Notwithstanding that, it said the March result was still less impacted than expected, and the performance for the quarter as a whole was better than the board’s expectations, and materially better than the prior year.
The company said the Covid-19 coronavirus situation had continued to evolve and, while the position across its geographic markets remained broadly as it described on 25 March, the short-term trading outlook remained uncertain.
“Accordingly, we have put in place a broad range of measures to reduce costs and manage our liquidity through this period,” the directors said.
“Measures include operating cost reductions, cancellation of discretionary projects, reduced capital expenditure, and an even greater focus on working capital management.
“We continue to seek to maximise the group's resilience and to minimise the potential financial and other risks arising from the current crisis.”
Keller said it was availing itself of relevant governmental support schemes across all of its markets, such as furlough and tax deferrals, where appropriate.
Additionally, the board and senior management had taken a voluntary 20% reduction in fees and salary during the second quarter.
The firm said trading in April remained mixed, with the Asia-Pacific and Europe, Middle East and Africa geographies currently impacted more than North America, which varied “significantly” by state.
“Once current national and regional restrictions on travel and work are lifted, we would expect to return to work on the majority of those contracts currently being affected and our order book in the near term remains largely unaffected.”
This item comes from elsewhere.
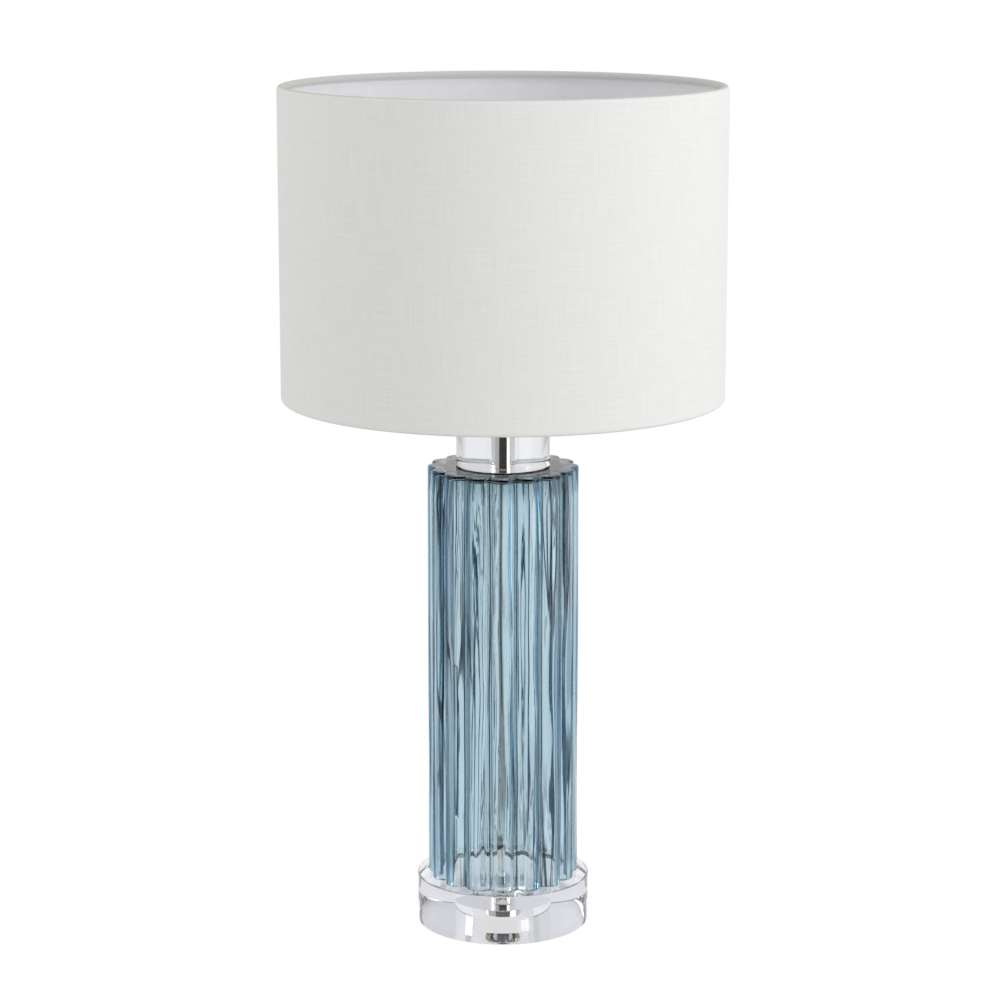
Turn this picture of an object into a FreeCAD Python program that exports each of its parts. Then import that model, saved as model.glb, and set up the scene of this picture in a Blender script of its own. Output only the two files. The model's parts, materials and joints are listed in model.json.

In terms of financing and liquidity, as it said in its full-year results on 3 March, as at 31 December, its net debt was £213m on a bank covenant IAS 17 basis, equating to a net debt-to-EBITDA ratio of 1.2x, compared to its covenant limit of 3.0x.
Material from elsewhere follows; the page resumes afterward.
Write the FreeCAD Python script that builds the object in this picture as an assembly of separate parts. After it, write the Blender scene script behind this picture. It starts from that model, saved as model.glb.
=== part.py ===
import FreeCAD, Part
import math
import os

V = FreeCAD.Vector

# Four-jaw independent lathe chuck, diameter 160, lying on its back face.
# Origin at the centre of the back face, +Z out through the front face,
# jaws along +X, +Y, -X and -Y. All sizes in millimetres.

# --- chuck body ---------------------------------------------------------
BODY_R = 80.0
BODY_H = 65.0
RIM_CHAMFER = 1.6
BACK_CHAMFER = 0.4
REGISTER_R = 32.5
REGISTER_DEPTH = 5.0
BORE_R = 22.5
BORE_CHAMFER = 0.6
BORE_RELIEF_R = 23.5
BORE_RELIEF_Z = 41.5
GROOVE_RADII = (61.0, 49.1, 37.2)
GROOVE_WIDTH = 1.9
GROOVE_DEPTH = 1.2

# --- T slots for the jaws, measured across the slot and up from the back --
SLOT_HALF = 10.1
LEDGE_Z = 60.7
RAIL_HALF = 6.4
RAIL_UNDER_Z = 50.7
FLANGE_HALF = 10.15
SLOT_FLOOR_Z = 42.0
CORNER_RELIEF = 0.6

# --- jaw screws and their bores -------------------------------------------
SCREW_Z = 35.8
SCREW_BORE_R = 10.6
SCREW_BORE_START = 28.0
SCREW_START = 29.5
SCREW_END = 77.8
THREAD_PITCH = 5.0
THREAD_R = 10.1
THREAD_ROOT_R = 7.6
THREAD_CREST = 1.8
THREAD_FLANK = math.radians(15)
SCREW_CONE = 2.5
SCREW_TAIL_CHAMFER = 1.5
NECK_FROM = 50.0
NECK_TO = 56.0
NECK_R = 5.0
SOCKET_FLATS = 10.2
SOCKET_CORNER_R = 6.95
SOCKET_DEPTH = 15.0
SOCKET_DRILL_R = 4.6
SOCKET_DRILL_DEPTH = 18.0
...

The company said it had “substantial” borrowing facilities available to it, saying that as at the end of March, the group had undrawn committed and uncommitted borrowing facilities totalling £238m, comprising £167m of the unutilised portion of its £375m revolving credit facility, £29m of other undrawn committed borrowing facilities, and undrawn uncommitted borrowing facilities of £42m, as well as cash and cash equivalents of £87m.
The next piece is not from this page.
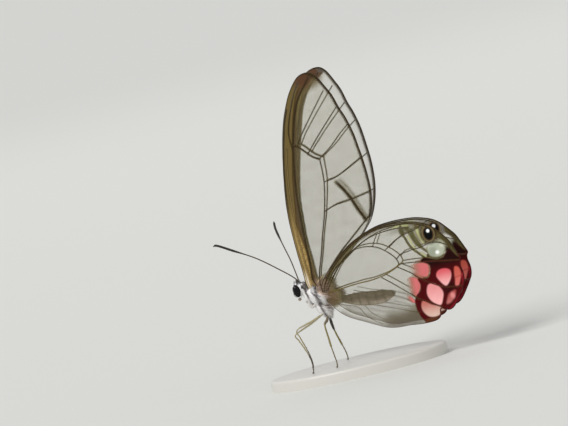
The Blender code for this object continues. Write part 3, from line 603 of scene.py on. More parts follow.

At the end of March, its net debt was £251m on a bank covenant IAS 17 basis, equating to a net debt-to-EBITDA ratio of 1.3x, with the board saying the firm’s liquidity position remained under constant review.
“It remains too early to provide earnings guidance in relation to the remainder of the current financial year.
“We will continue to monitor external events, manage the situation closely and update the market as appropriate.”
Keller also announced the sale of its Brazilian entity Tecnogeo on Wednesday, and its successful exit from the Brazilian market, as part of its previously-announced phased withdrawal from South America.
The sale was for a total cash consideration of BRL15m (£2.3m), with unconditional payments totalling BRL10m (£1.5m) in 2020 and a final payment of BRL5m (£0.8m) deferred until 2021.
It said the sale would result in a small non-underlying loss on disposal for the group.
“Whilst Keller benefits from a strong financial position, in light of the market uncertainty arising from Covid-19, the board will keep the appropriateness of paying the final dividend under review until the rescheduled annual general meeting, with a final decision dependant on the prevailing circumstances at the time,” the board said.
“As the group's proposed final dividend for 2019 of 27.4p per share, which was due to be paid on 26 June 2020, requires approval at the annual general meeting, the postponement of the meeting means the approval of this final dividend to shareholders will also be postponed accordingly.”
At 1506 BST, shares in Keller Group were up 7.68% at 603p.